Not necessarily true, ideally the customer doesn't need internet connection and just transmits the signed transaction to the PoS.

>and the merchant must be reasonably confident that it will be accepted in a block as-is and that the block will not be orphaned

First of which can be verified very fast by a computer. I believe orphaned blocks are rare enough that they're mostly a non-issue.

I guess it's important to point out that in practice most Bitcoin ATMs I've used did 0-confirmation transactions up to 1000 euros after only a few second wait, so it's not like all bitcoin merchants suck.

1 comments

The average confirmation time for a Bitcoin transaction was 400+ minutes recently (and is still around an hour even now). https://blockchain.info/charts/avg-confirmation-time?daysAve...
Yes, but you don't need more than 20-30 seconds to be confident that a transaction isn't a doublespend attempt.
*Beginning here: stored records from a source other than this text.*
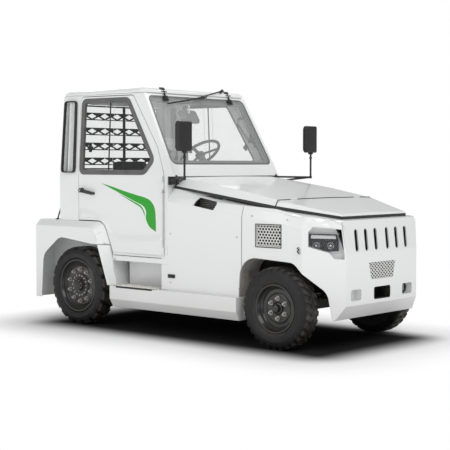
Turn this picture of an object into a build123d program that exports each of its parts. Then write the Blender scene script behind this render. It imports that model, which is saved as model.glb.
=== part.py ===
from build123d import *
import os
from math import atan2, cos, hypot, pi, radians, sin, tan

# Airport baggage tug: an electric tow tractor with a two-door cab.
# Millimetres. X forward, Y to the left, Z up, origin on the ground
# under the middle of the whole vehicle.

# Overall widths: the fenders are the widest part, the panels stand inside them
body_half_width = 785
panel_inset = 60
panel_half_width = body_half_width - panel_inset
seat_gap = 0.3

# Running gear
front_axle_x = 1278
wheelbase = 2400
rear_axle_x = front_axle_x - wheelbase
front_tyre_od = 676
front_tyre_width = 190
front_rim_od = 380
rear_tyre_od = 732
rear_tyre_width = 200
rear_rim_od = 470
front_wheel_inset = 105
rear_wheel_inset = 115
front_wheel_y = body_half_width - front_wheel_inset
rear_wheel_y = body_half_width - rear_wheel_inset
tyre_crown = 22
front_lug_depth = 9
rear_lug_depth = 14
lug_slant = 14
scrub_radius = 140
kingpin_y = front_wheel_y - scrub_radius
kingpin_radius = 17
kingpin_boss_radius = 36
knuckle_height = 92
spindle_radius = 32
spindle_reach = 55
bearing_clearance = 0.5
wheel_clearance = 7
steering_arm = 180
arm_thickness = 26
tie_rod_radius = 14
tie_pin_radius = 9
tie_pin_clearance = 0.5
axle_beam_height = 90
axle_tube_radius = 62
differential_radius = 145

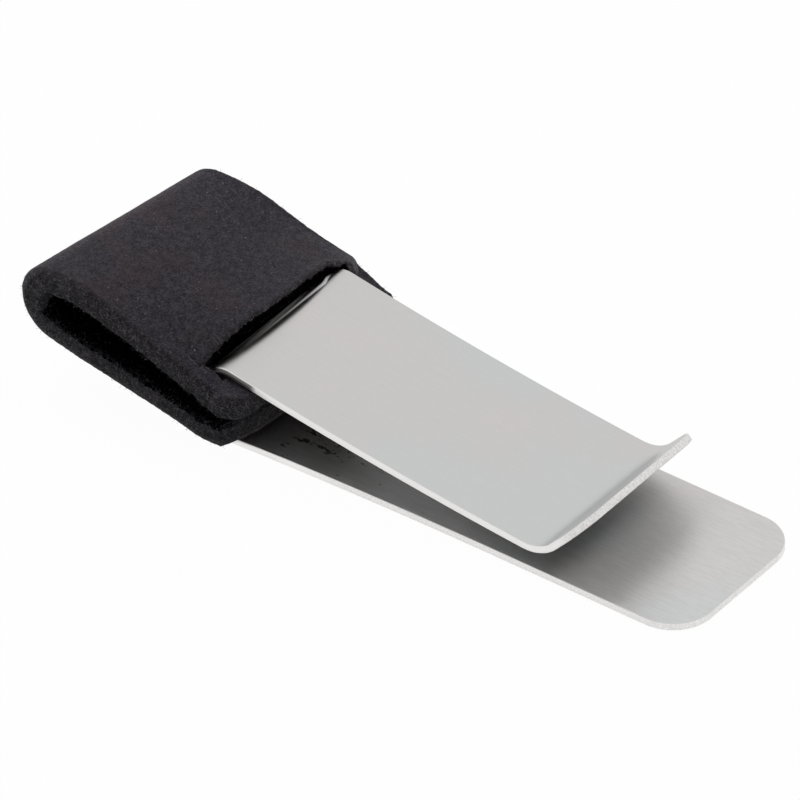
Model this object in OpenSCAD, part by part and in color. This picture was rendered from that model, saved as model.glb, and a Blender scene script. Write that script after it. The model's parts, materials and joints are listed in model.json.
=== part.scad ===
// Spring-steel clip with a folded leather loop.
// One steel strip is bent into a U: a long lower jaw, a tight bend and a shorter upper jaw that
// slopes down to a fold and ends in an upturned lip. One leather strip is folded into a flat loop,
// and the bend passes through a slot near each of its ends, so both ends lie between the jaws.
//
// The side profile is drawn in X and Z, +X from the bend towards the jaw tips. The clip stands on
// Z = 0 on the underside of its bend and the tip of its lower jaw.

/* [Steel strip] */
// Width of the strip
strip_w = 20; // [14:1:30]
// Thickness of the strip
strip_t = 0.8; // [0.6:0.1:1]
// Radius inside the two corners of the bend
bend_r = 2; // [1.6:0.1:2.6]
// Straight wall between the two corners of the bend
wall_h = 3.25; // [3:0.05:5]

/* [Lower jaw] */
// Length of the slightly bowed part, from the bend
lower_bow_len = 33.1; // [26:0.1:40]
// How far the bowed part turns down over its length, in degrees
lower_bow = 2.87; // [1:0.01:4]
// Length of the flat part, up to the tip
lower_flat_len = 21.9; // [16:0.1:30]
// Corner radius of the tip, seen from above
lower_corner_r = 4.6; // [1:0.1:6]

/* [Upper jaw] */
// Downward slope where the jaw leaves the bend, in degrees
upper_slope = 10.7; // [9.5:0.1:11.5]
// Length from the bend to the fold
upper_len = 35.7; // [30:0.1:37]
// How far the jaw levels out over that length, in degrees
upper_bow = 4.9; // [3:0.1:6]
// Radius of the fold, at mid thickness
fold_r = 4.5; // [2:0.1:6]
// Angle of the lip above the ground, in degrees
lip_angle = 47.2; // [30:0.1:60]
// Straight length of the lip past the fold
lip_len = 4.9; // [4:0.1:8]
// Corner radius of the lip, seen square on
lip_corner_r = 3.4; // [1:0.1:4]

/* [Leather strip] */
// Width of the leather
leather_w = 25; // [22:0.5:36]
// Thickness of the leather
leather_t = 2.7; // [2.2:0.1:2.8]
// How far the loop reaches behind the corners of the bend
loop_reach = 22.7; // [21:0.1:30]
// Rise of the top layer's end above the bend's upper corner centre, at mid thickness
top_rise = 5.95; // [5.6:0.05:7]
// Rise of the knee where the top layer levels out
top_knee_rise = 4.95; // [4.5:0.05:5.3]
// Length of the top layer from that knee to the back of the loop
top_level = 8.9; // [8.5:0.1:11]
// Rise of the bottom layer's end above the bend's lower corner centre, at mid thickness
bottom_rise = 2.9; // [2.5:0.05:3.2]
// Rise of the knee where the bottom layer levels out
bottom_knee_rise = 2.2; // [1.7:0.05:2.4]
// Length of the bottom layer from that knee to the back of the loop
bottom_level = 11.2; // [9:0.1:12]
// Bend radius of the two knees, at mid thickness
knee_r = 20; // [6:1:24]
// Bend radius where each layer turns into its tab, at mid thickness
tab_turn_r = 6; // [4:1:10]
// How far the two tabs reach between the jaws, past the corners of the bend
tab_reach = 3.6; // [3:0.1:6]
// Corner radius of the tabs, seen from above
tab_corner_r = 3; // [1:0.1:4]

/* [Leather arch] */
// Rise of the top layer over the bend, at mid width
arch_rise = 2.9; // [2.8:0.05:3]
// How far forward that rise carries the slot's edge, at mid width
arch_push = 1.2; // [1:0.05:1.25]
// How much thinner the leather is squeezed at that edge, from underneath
arch_thin = 0.6; // [0.5:0.05:0.9]
// Length behind the bend over which the arch dies out
arch_reach = 11.6; // [9:0.1:12]

/* [Fits] */
// Clearance between a leather tab and the jaw it lies against
tab_clear = 0.45; // [0.4:0.01:0.5]
// Clearance between each end of a slot and the strip's edge
slot_end_clear = 0.3; // [0.2:0.05:0.6]
// Clearance between a slot and the back of the bend
slot_back_clear = 0.7; // [0.65:0.05:1]
// How far a slot stops short of the bend's corner centres, in front
slot_front = 0.1; // [0:0.05:0.2]
// Slit between the bend and the upper jaw, with the jaw's pivot in its middle
pivot_slit = 0.1; // [0.08:0.01:0.15]

/* [Hidden] */
$fn = 96;
// a curve's facets turn by this much at most and are this long at most
facet_turn = 5;
facet_len = 4;
// a step that turns by less counts as straight
least_turn = 0.001;
// spare depth of a cut past the body that it cuts
spare = 1;
// the arched layer is cut into this many strips across, and into rows this long at most
arch_strips = 8;
arch_row_len = 1.3;

// ---- paths: a pose is [x, z, heading], a step is [length, left turn] ----

function along(h) = [cos(h), sin(h)];
function left(h) = [-sin(h), cos(h)];
function spot(p) = [p[0], p[1]];
function pose(at, h) = [at[0], at[1], h];
function arc_len(r, turn) = r * abs(turn) * PI / 180;
function shift_left(p, d) = spot(p) + d * left(p[2]);

// the pose after a step
function walk(p, step) =
    abs(step[1]) < least_turn
        ? pose(spot(p) + step[0] * along(p[2]), p[2])
        : let (r = step[0] / (step[1] * PI / 180), h = p[2] + step[1])
          pose(spot(p) + r * left(p[2]) - r * left(h), h);

// the poses along a path, with a curve cut into short facets
function walk_facets(p, step) =
    let (n = abs(step[1]) < least_turn
        ? 1
        : max(ceil(abs(step[1]) / facet_turn), ceil(step[0] / facet_len)))
    [for (i = [1:n]) walk(p, step * i / n)];
function trace(p, path, i = 0) =
    i == len(path)
        ? [p]
        : concat([p], [for (q = walk_facets(p, path[i])) if (q != walk(p, path[i])) q],
            trace(walk(p, path[i]), path, i + 1));

// the outline of a strip of thickness t whose middle follows the poses
function strip_outline(poses, t) = concat(
    [for (p = poses) shift_left(p, t / 2)],
    [for (i = [len(poses) - 1:-1:0]) shift_left(poses[i], -t / 2)]);

// ---- steel strip ----

bend_mid_r = bend_r + strip_t / 2;
bend_out_r = bend_r + strip_t;
lower_path = [[lower_bow_len, -lower_bow], [lower_flat_len, 0]];

// the tip's lower corner, from the centre of the bend's lower corner, if the jaw left it level
level_end = walk(walk([0, -bend_mid_r, 0], lower_path[0]), lower_path[1]);
level_tip = shift_left(level_end, -strip_t / 2);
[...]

After that it's only about checking if the fee is high enough.

> After that it's only about checking if the fee is high enough.

Which can take up to 72 hours, right?

No, you just check if the fee per KB is more than x. Where x is a fee that is likely enough to confirm. This is practically instant.
I'm not sure "likely enough to confirm" is going to go over all that well with many merchants, particularly when that chart shows the price-per-byte jumps all over the place rapidly.